__What this task involves__:
Quote all of the data below exactly, please.

__Given information__:
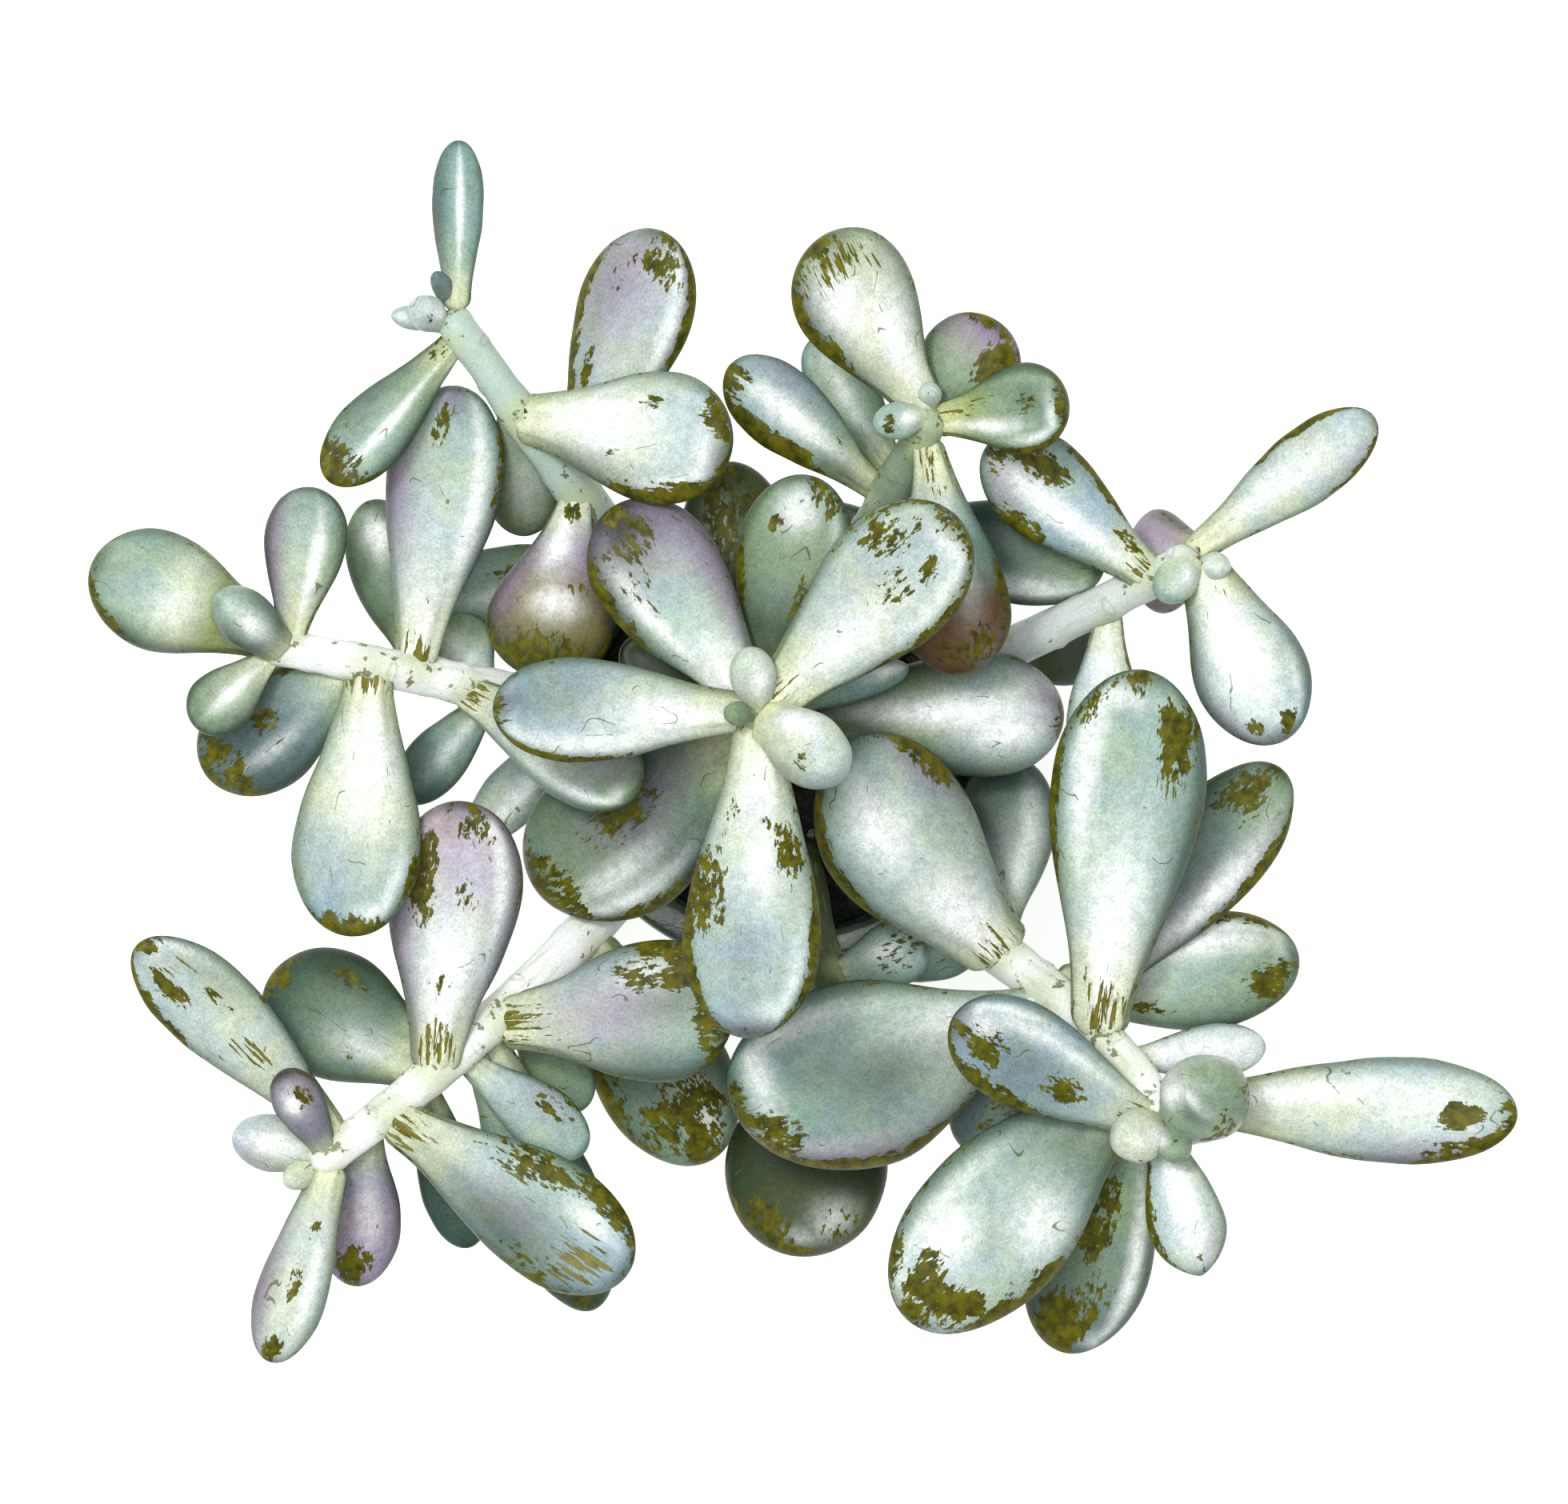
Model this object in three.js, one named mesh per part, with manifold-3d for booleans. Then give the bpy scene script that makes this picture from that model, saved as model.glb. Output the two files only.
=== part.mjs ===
// Potted moonstones, a sprawling Pachyphytum with thick powdery leaves, in a plain round pot.
// Millimetres, +Z up. The origin is the centre of the pot's underside, on the surface it stands on.
// +Y is the far side of the plant in its view from above, and +X is to the right in that view.
import * as THREE from "three";
import { mergeVertices } from "three/addons/utils/BufferGeometryUtils.js";
import Module from "manifold-3d";

// Pot and soil
const POT_HEIGHT = 68;
const POT_FOOT_RADIUS = 28;
const POT_RIM_RADIUS = 40;
const RIM_BAND_HEIGHT = 14;
const RIM_BAND_STEP = 2.2;
const POT_WALL = 3.6;
const POT_FLOOR = 5;
const EDGE_ROUND = 1.2;
const DRAIN_HOLES = 3;
const DRAIN_RADIUS = 3;
const DRAIN_CIRCLE = 15;
const SOIL_TOP = 62;
const SOIL_MOUND = 2.5;
const POT_SIDES = 48;

// Clearance between solids that touch on the real plant
const SEAT_GAP = 0.3;

// Stems
const STEM_FOOT_RADIUS = 4.2;
const STEM_TIP_RADIUS = 2.7;
const STEM_SIDES = 8;
const STEM_STEPS = 12;

// Leaf forms. neck is the width at the root and belly the place of the full width, both as shares;
// depth is thickness over width, and curl is how far the tip bends up over the length, in degrees.
const FORMS = {
  spoon: { neck: 0.36, belly: 0.68, depth: 0.45, curl: 16, sides: 8, rings: 7 },
  pear: { neck: 0.27, belly: 0.72, depth: 0.55, curl: -12, sides: 8, rings: 7 },
  egg: { neck: 0.42, belly: 0.62, depth: 0.5, curl: 8, sides: 8, rings: 7 },
  finger: { neck: 0.5, belly: 0.66, depth: 0.75, curl: 8, sides: 8, rings: 6 },
  bud: { neck: 0.62, belly: 0.56, depth: 0.82, curl: 6, sides: 6, rings: 5 },
};
const ROOT_ROUND = 0.06;
const UPPER_SHARE = 0.42;

// How far a leaf's root sits from its stem's middle, and how far it starts back along the leaf, in stem
// radii: together they sink every root well into the stem
const ROOT_SEAT = 0.7;
const ROOT_BACK = 0.4;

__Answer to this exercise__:
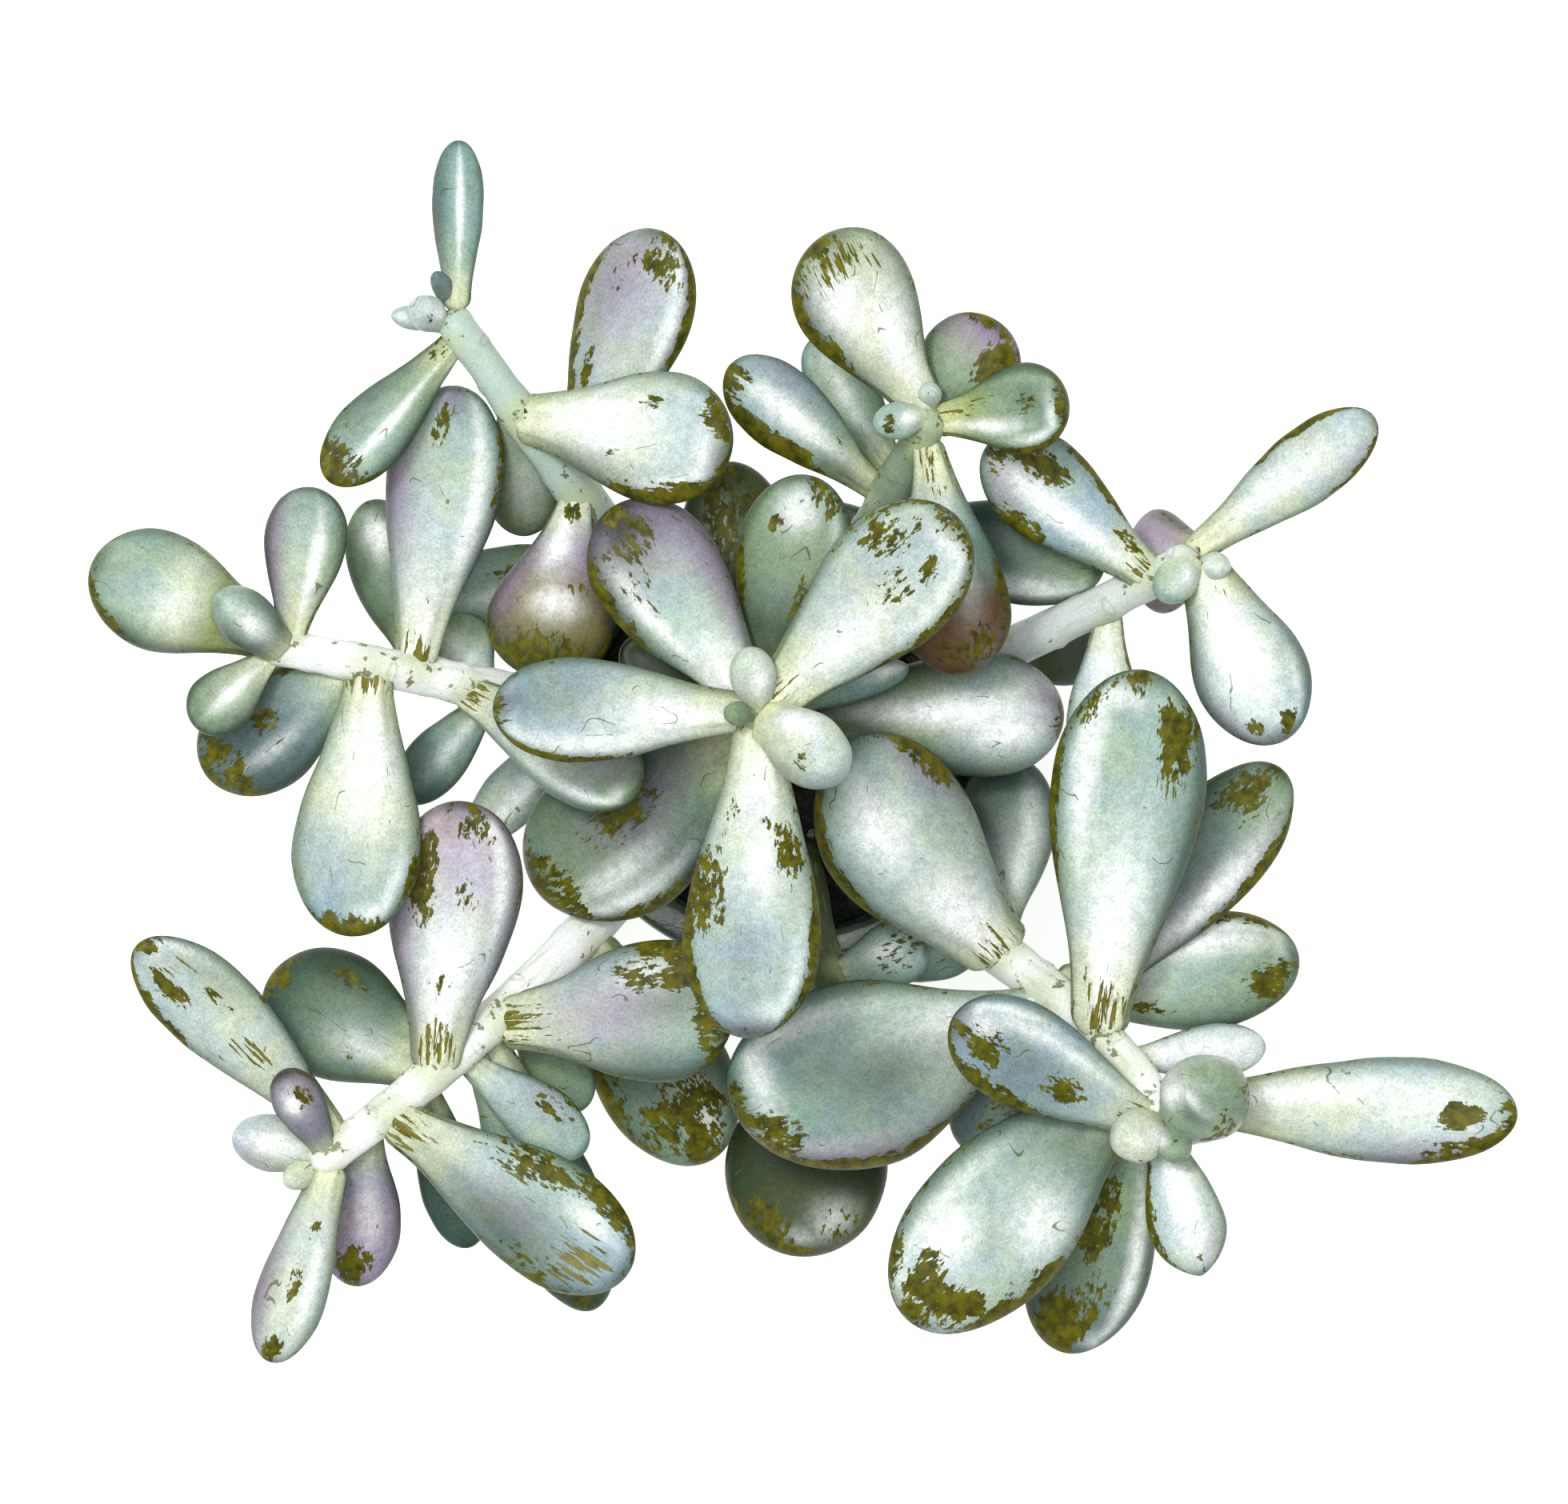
Model this object in three.js, one named mesh per part, with manifold-3d for booleans. Then give the bpy scene script that makes this picture from that model, saved as model.glb. Output the two files only.
=== part.mjs ===
// Potted moonstones, a sprawling Pachyphytum with thick powdery leaves, in a plain round pot.
// Millimetres, +Z up. The origin is the centre of the pot's underside, on the surface it stands on.
// +Y is the far side of the plant in its view from above, and +X is to the right in that view.
import * as THREE from "three";
import { mergeVertices } from "three/addons/utils/BufferGeometryUtils.js";
import Module from "manifold-3d";

// Pot and soil
const POT_HEIGHT = 68;
const POT_FOOT_RADIUS = 28;
const POT_RIM_RADIUS = 40;
const RIM_BAND_HEIGHT = 14;
const RIM_BAND_STEP = 2.2;
const POT_WALL = 3.6;
const POT_FLOOR = 5;
const EDGE_ROUND = 1.2;
const DRAIN_HOLES = 3;
const DRAIN_RADIUS = 3;
const DRAIN_CIRCLE = 15;
const SOIL_TOP = 62;
const SOIL_MOUND = 2.5;
const POT_SIDES = 48;

// Clearance between solids that touch on the real plant
const SEAT_GAP = 0.3;

// Stems
const STEM_FOOT_RADIUS = 4.2;
const STEM_TIP_RADIUS = 2.7;
const STEM_SIDES = 8;
const STEM_STEPS = 12;

// Leaf forms. neck is the width at the root and belly the place of the full width, both as shares;
// depth is thickness over width, and curl is how far the tip bends up over the length, in degrees.
const FORMS = {
  spoon: { neck: 0.36, belly: 0.68, depth: 0.45, curl: 16, sides: 8, rings: 7 },
  pear: { neck: 0.27, belly: 0.72, depth: 0.55, curl: -12, sides: 8, rings: 7 },
  egg: { neck: 0.42, belly: 0.62, depth: 0.5, curl: 8, sides: 8, rings: 7 },
  finger: { neck: 0.5, belly: 0.66, depth: 0.75, curl: 8, sides: 8, rings: 6 },
  bud: { neck: 0.62, belly: 0.56, depth: 0.82, curl: 6, sides: 6, rings: 5 },
};
const ROOT_ROUND = 0.06;
const UPPER_SHARE = 0.42;

// How far a leaf's root sits from its stem's middle, and how far it starts back along the leaf, in stem
// radii: together they sink every root well into the stem
const ROOT_SEAT = 0.7;
const ROOT_BACK = 0.4;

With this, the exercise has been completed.